### INFORMATION SUPPLIED
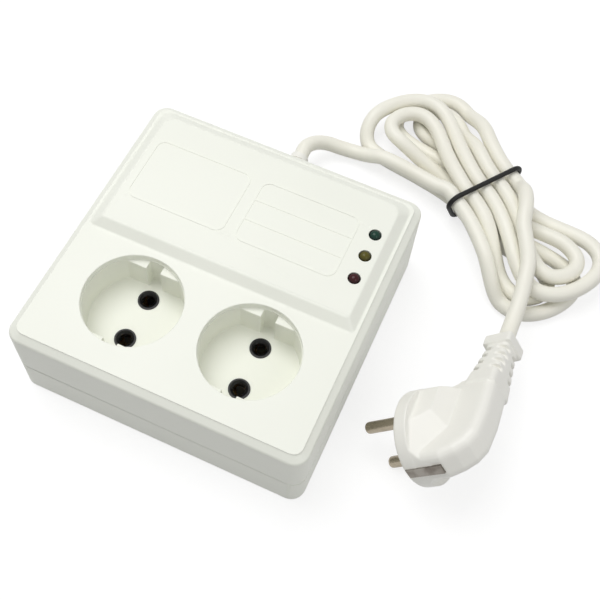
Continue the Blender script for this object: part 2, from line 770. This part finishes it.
def lens(name, color, deep):
    look = Look(name)
    height = look.node("ShaderNodeSeparateXYZ", None, {0: look.place}, "Z")
    look.set(Base_Color=height.between(LENS_FOOT * MM, LENS_HEAD * MM).mix(deep, color))
    look.set(Roughness=0.2, Specular_IOR_Level=0.0, Coat_Weight=0.45, Coat_Roughness=0.05)
    return look.bump(look.noise(RIPPLE_SIZE), RIPPLE_DEPTH)


lens("lens_green", (0.004, 0.045, 0.028), (0.001, 0.014, 0.01)).on("led_green")
lens("lens_yellow", (0.1, 0.088, 0.006), (0.035, 0.03, 0.002)).on("led_yellow")
lens("lens_red", (0.05, 0.003, 0.005), (0.015, 0.001, 0.002)).on("led_red")

# Strain relief and cord clamp
# A ribbed sleeve of soft white PVC holds the cord in the back wall and keeps it from kinking.
# Inside, a hard saddle with two screws clamps the cord.
RELIEF_ROUND = 0.2
relief = softened("relief", "cord_relief", lambda a, b: RELIEF_ROUND)
plug_look.on(relief)
moulded("clamp_white", (0.8, 0.8, 0.76), (0.76, 0.76, 0.7), 0.45).on("cord_clamp")

[p * MM for p in route]

# Screws and relay
# Zinc-plated steel for the screws and for the iron parts of the relay, with an enamelled copper coil.
# The relay sits on a black base under a blue cover.
WINDING = (0.05, 0.05, 1)
steel_look = metal("steel", (0.6, 0.6, 0.58), (0.5, 0.5, 0.47), 0.32)
steel_look.on("case_screws", "board_screws", "clamp_screws", "relay_yoke", "relay_core", "relay_armature")
metal("copper_coil", (0.7, 0.3, 0.13), (0.55, 0.2, 0.08), 0.28, WINDING).on("relay_coil")
moulded("relay_blue", (0.03, 0.08, 0.3), (0.05, 0.1, 0.34), 0.3).on("relay_cover")

# Contact bars and springs
# Two bars stamped from brass sheet run under the bushes, with a pair of upright blades at each pin hole.
# The relay's spring arm and fixed contact are of the same brass.
brass_look = metal("brass", (0.78, 0.57, 0.25), (0.62, 0.42, 0.17), 0.3)
brass_look.on("contact_bar_back", "contact_bar_front", "relay_contact_arm", "relay_fixed_contact")

# Circuit board and its parts
# A green glass-fibre board on four screws, with the parts that watch the mains soldered on its upper face.
# The parts have moulded plastic or dipped coats, and the fuse has metal caps.
moulded("board_green", (0.04, 0.2, 0.08), (0.06, 0.26, 0.11), 0.35, grain=0.6).on("circuit_board")
black_look = moulded("part_black", (0.02, 0.02, 0.02), (0.03, 0.03, 0.03), 0.4)
black_look.on("relay_base", "led_spacers", "control_chip")
moulded("varistor_blue", (0.02, 0.08, 0.3), (0.03, 0.1, 0.36), 0.25).on("varistor")
moulded("film_yellow", (0.7, 0.5, 0.06), (0.62, 0.42, 0.05), 0.3).on("film_capacitor")
moulded("can_dark", (0.02, 0.02, 0.06), (0.03, 0.03, 0.09), 0.25).on("electrolytic_capacitors")
moulded("terminal_green", (0.03, 0.3, 0.1), (0.04, 0.34, 0.13), 0.35).on("terminal_block")
metal("fuse_metal", (0.75, 0.75, 0.72), (0.6, 0.6, 0.56), 0.22).on("fuse")

# Wires
# Stranded copper in brown and blue PVC, cut to length and bent by hand.
# Two wires run from the cord to the terminals, and two from the board to the contact bars.
moulded("wire_brown", (0.12, 0.045, 0.015), (0.15, 0.06, 0.02), 0.35).on("wire_live_in", "wire_live_out")
moulded("wire_blue", (0.02, 0.1, 0.45), (0.03, 0.12, 0.5), 0.35).on("wire_neutral_in", "wire_neutral_out")

# Stage
# A white sheet of paper under a large soft lamp from the back left, with a weak fill from the front right.
# The paper and the surround are white to the camera and in reflections, and darker as they light the part.
FLOOR_HALF = 3000
FLOOR_LIT, FLOOR_SEEN, FLOOR_GLOW = 0.5, 0.36, 0.74
GLOW_NEAR, GLOW_FAR = 300, 1000
SURROUND = 0.4
SHOWING_RAYS = ("Is Camera Ray", "Is Glossy Ray", "Is Transmission Ray")
BLACK, WHITE = (0, 0, 0), (1, 1, 1)


def seen_rays(look):
    """1 for the rays that show the stage itself, 0 for those that light the part with it."""
    rays = look.node("ShaderNodeLightPath").out.node.outputs
    straight, mirrored, through = (Socket(look, rays[kind]) for kind in SHOWING_RAYS)
    return look.node("ShaderNodeClamp", None, {0: straight + mirrored + through})


def grey(value):
    return (value, value, value)


corners = [(-1, -1), (1, -1), (1, 1), (-1, 1)]
floor = piece("floor", [(FLOOR_HALF * x, FLOOR_HALF * y, 0) for x, y in corners], [(0, 1, 2, 3)])
floor_look = Look("floor_white").set(Roughness=0.9, Specular_IOR_Level=0.0, Emission_Strength=1.0).on(floor)
seen = seen_rays(floor_look)
floor_look.set(Base_Color=seen.mix(grey(FLOOR_LIT), grey(FLOOR_SEEN)))
away = floor_look.node("ShaderNodeVectorMath", {"operation": "LENGTH"}, {0: floor_look.place}, "Value")
glow = away.between(GLOW_NEAR * MM, GLOW_FAR * MM).mix(grey(FLOOR_GLOW), WHITE)
floor_look.set(Emission_Color=seen.mix(BLACK, glow))

world = bpy.data.worlds.new("surround")
bpy.context.scene.world = world
surround = Look("surround", world, "Background")
surround.set(Color=seen_rays(surround).mix(grey(SURROUND), WHITE))


def softbox(name, at, aim, size, power):
    data = bpy.data.lights.new(name, "AREA")
    data.shape = "SQUARE"
    data.size = size * MM
    data.energy = power
    lamp = bpy.data.objects.new(name, data)
    lamp.location = Vector(at) * MM
    lamp.rotation_euler = (Vector(aim) - Vector(at)).to_track_quat("-Z", "Y").to_euler()
    bpy.context.scene.collection.objects.link(lamp)


softbox("key", at=(-380, 200, 1060), aim=(20, 20, 0), size=800, power=6.9)
softbox("fill", at=(660, -260, 700), aim=(40, 20, 20), size=500, power=1.1)
bpy.context.scene.view_settings.view_transform = "Standard"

### TASK PROMPT
Without leaving anything out, quote all the data.

### EXERCISE OUTPUT
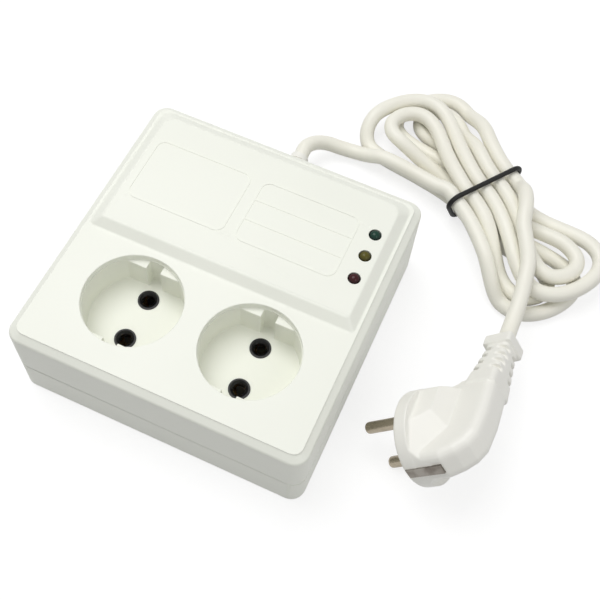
Continue the Blender script for this object: part 2, from line 770. This part finishes it.
def lens(name, color, deep):
    look = Look(name)
    height = look.node("ShaderNodeSeparateXYZ", None, {0: look.place}, "Z")
    look.set(Base_Color=height.between(LENS_FOOT * MM, LENS_HEAD * MM).mix(deep, color))
    look.set(Roughness=0.2, Specular_IOR_Level=0.0, Coat_Weight=0.45, Coat_Roughness=0.05)
    return look.bump(look.noise(RIPPLE_SIZE), RIPPLE_DEPTH)


lens("lens_green", (0.004, 0.045, 0.028), (0.001, 0.014, 0.01)).on("led_green")
lens("lens_yellow", (0.1, 0.088, 0.006), (0.035, 0.03, 0.002)).on("led_yellow")
lens("lens_red", (0.05, 0.003, 0.005), (0.015, 0.001, 0.002)).on("led_red")

# Strain relief and cord clamp
# A ribbed sleeve of soft white PVC holds the cord in the back wall and keeps it from kinking.
# Inside, a hard saddle with two screws clamps the cord.
RELIEF_ROUND = 0.2
relief = softened("relief", "cord_relief", lambda a, b: RELIEF_ROUND)
plug_look.on(relief)
moulded("clamp_white", (0.8, 0.8, 0.76), (0.76, 0.76, 0.7), 0.45).on("cord_clamp")

[p * MM for p in route]

# Screws and relay
# Zinc-plated steel for the screws and for the iron parts of the relay, with an enamelled copper coil.
# The relay sits on a black base under a blue cover.
WINDING = (0.05, 0.05, 1)
steel_look = metal("steel", (0.6, 0.6, 0.58), (0.5, 0.5, 0.47), 0.32)
steel_look.on("case_screws", "board_screws", "clamp_screws", "relay_yoke", "relay_core", "relay_armature")
metal("copper_coil", (0.7, 0.3, 0.13), (0.55, 0.2, 0.08), 0.28, WINDING).on("relay_coil")
moulded("relay_blue", (0.03, 0.08, 0.3), (0.05, 0.1, 0.34), 0.3).on("relay_cover")

# Contact bars and springs
# Two bars stamped from brass sheet run under the bushes, with a pair of upright blades at each pin hole.
# The relay's spring arm and fixed contact are of the same brass.
brass_look = metal("brass", (0.78, 0.57, 0.25), (0.62, 0.42, 0.17), 0.3)
brass_look.on("contact_bar_back", "contact_bar_front", "relay_contact_arm", "relay_fixed_contact")

# Circuit board and its parts
# A green glass-fibre board on four screws, with the parts that watch the mains soldered on its upper face.
# The parts have moulded plastic or dipped coats, and the fuse has metal caps.
moulded("board_green", (0.04, 0.2, 0.08), (0.06, 0.26, 0.11), 0.35, grain=0.6).on("circuit_board")
black_look = moulded("part_black", (0.02, 0.02, 0.02), (0.03, 0.03, 0.03), 0.4)
black_look.on("relay_base", "led_spacers", "control_chip")
moulded("varistor_blue", (0.02, 0.08, 0.3), (0.03, 0.1, 0.36), 0.25).on("varistor")
moulded("film_yellow", (0.7, 0.5, 0.06), (0.62, 0.42, 0.05), 0.3).on("film_capacitor")
moulded("can_dark", (0.02, 0.02, 0.06), (0.03, 0.03, 0.09), 0.25).on("electrolytic_capacitors")
moulded("terminal_green", (0.03, 0.3, 0.1), (0.04, 0.34, 0.13), 0.35).on("terminal_block")
metal("fuse_metal", (0.75, 0.75, 0.72), (0.6, 0.6, 0.56), 0.22).on("fuse")

# Wires
# Stranded copper in brown and blue PVC, cut to length and bent by hand.
# Two wires run from the cord to the terminals, and two from the board to the contact bars.
moulded("wire_brown", (0.12, 0.045, 0.015), (0.15, 0.06, 0.02), 0.35).on("wire_live_in", "wire_live_out")
moulded("wire_blue", (0.02, 0.1, 0.45), (0.03, 0.12, 0.5), 0.35).on("wire_neutral_in", "wire_neutral_out")

# Stage
# A white sheet of paper under a large soft lamp from the back left, with a weak fill from the front right.
# The paper and the surround are white to the camera and in reflections, and darker as they light the part.
FLOOR_HALF = 3000
FLOOR_LIT, FLOOR_SEEN, FLOOR_GLOW = 0.5, 0.36, 0.74
GLOW_NEAR, GLOW_FAR = 300, 1000
SURROUND = 0.4
SHOWING_RAYS = ("Is Camera Ray", "Is Glossy Ray", "Is Transmission Ray")
BLACK, WHITE = (0, 0, 0), (1, 1, 1)


def seen_rays(look):
    """1 for the rays that show the stage itself, 0 for those that light the part with it."""
    rays = look.node("ShaderNodeLightPath").out.node.outputs
    straight, mirrored, through = (Socket(look, rays[kind]) for kind in SHOWING_RAYS)
    return look.node("ShaderNodeClamp", None, {0: straight + mirrored + through})


def grey(value):
    return (value, value, value)


corners = [(-1, -1), (1, -1), (1, 1), (-1, 1)]
floor = piece("floor", [(FLOOR_HALF * x, FLOOR_HALF * y, 0) for x, y in corners], [(0, 1, 2, 3)])
floor_look = Look("floor_white").set(Roughness=0.9, Specular_IOR_Level=0.0, Emission_Strength=1.0).on(floor)
seen = seen_rays(floor_look)
floor_look.set(Base_Color=seen.mix(grey(FLOOR_LIT), grey(FLOOR_SEEN)))
away = floor_look.node("ShaderNodeVectorMath", {"operation": "LENGTH"}, {0: floor_look.place}, "Value")
glow = away.between(GLOW_NEAR * MM, GLOW_FAR * MM).mix(grey(FLOOR_GLOW), WHITE)
floor_look.set(Emission_Color=seen.mix(BLACK, glow))

world = bpy.data.worlds.new("surround")
bpy.context.scene.world = world
surround = Look("surround", world, "Background")
surround.set(Color=seen_rays(surround).mix(grey(SURROUND), WHITE))


def softbox(name, at, aim, size, power):
    data = bpy.data.lights.new(name, "AREA")
    data.shape = "SQUARE"
    data.size = size * MM
    data.energy = power
    lamp = bpy.data.objects.new(name, data)
    lamp.location = Vector(at) * MM
    lamp.rotation_euler = (Vector(aim) - Vector(at)).to_track_quat("-Z", "Y").to_euler()
    bpy.context.scene.collection.objects.link(lamp)


softbox("key", at=(-380, 200, 1060), aim=(20, 20, 0), size=800, power=6.9)
softbox("fill", at=(660, -260, 700), aim=(40, 20, 20), size=500, power=1.1)
bpy.context.scene.view_settings.view_transform = "Standard"